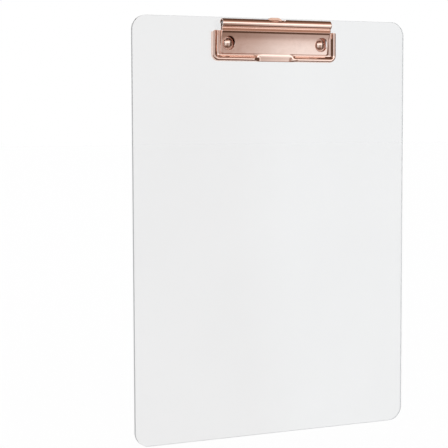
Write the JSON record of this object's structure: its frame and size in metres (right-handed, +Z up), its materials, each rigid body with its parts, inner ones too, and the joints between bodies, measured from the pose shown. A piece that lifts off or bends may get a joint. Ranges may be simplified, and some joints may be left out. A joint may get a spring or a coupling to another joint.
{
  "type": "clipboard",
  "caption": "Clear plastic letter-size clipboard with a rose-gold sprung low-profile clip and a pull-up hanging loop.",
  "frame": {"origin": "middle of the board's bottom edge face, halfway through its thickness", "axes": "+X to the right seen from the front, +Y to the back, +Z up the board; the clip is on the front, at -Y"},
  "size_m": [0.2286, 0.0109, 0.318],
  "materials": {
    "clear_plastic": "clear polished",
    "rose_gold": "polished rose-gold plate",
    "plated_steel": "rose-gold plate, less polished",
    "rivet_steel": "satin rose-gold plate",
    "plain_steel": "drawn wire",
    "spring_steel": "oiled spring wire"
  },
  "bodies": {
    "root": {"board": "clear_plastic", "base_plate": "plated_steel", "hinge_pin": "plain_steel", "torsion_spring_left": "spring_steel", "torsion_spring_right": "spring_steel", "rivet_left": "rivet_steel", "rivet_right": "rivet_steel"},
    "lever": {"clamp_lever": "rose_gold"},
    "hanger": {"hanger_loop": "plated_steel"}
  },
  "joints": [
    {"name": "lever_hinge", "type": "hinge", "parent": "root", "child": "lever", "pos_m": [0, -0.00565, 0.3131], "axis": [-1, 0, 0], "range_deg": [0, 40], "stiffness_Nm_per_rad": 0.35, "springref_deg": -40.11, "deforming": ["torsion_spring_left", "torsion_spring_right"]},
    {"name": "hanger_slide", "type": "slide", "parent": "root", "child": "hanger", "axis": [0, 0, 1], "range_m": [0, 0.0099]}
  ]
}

:::::

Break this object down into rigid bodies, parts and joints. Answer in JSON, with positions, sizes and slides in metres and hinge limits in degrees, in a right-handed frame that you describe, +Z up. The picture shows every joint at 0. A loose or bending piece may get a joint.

:::::

- _EXERCISE BRIEF_
Looking at the data above, show all lines where the word "from" occurs.

- _COMPLETED EXERCISE_
Write the JSON record of this object's structure: its frame and size in metres (right-handed, +Z up), its materials, each rigid body with its parts, inner ones too, and the joints between bodies, measured from the pose shown. A piece that lifts off or bends may get a joint. Ranges may be simplified, and some joints may be left out. A joint may get a spring or a coupling to another joint.
  "frame": {"origin": "middle of the board's bottom edge face, halfway through its thickness", "axes": "+X to the right seen from the front, +Y to the back, +Z up the board; the clip is on the front, at -Y"},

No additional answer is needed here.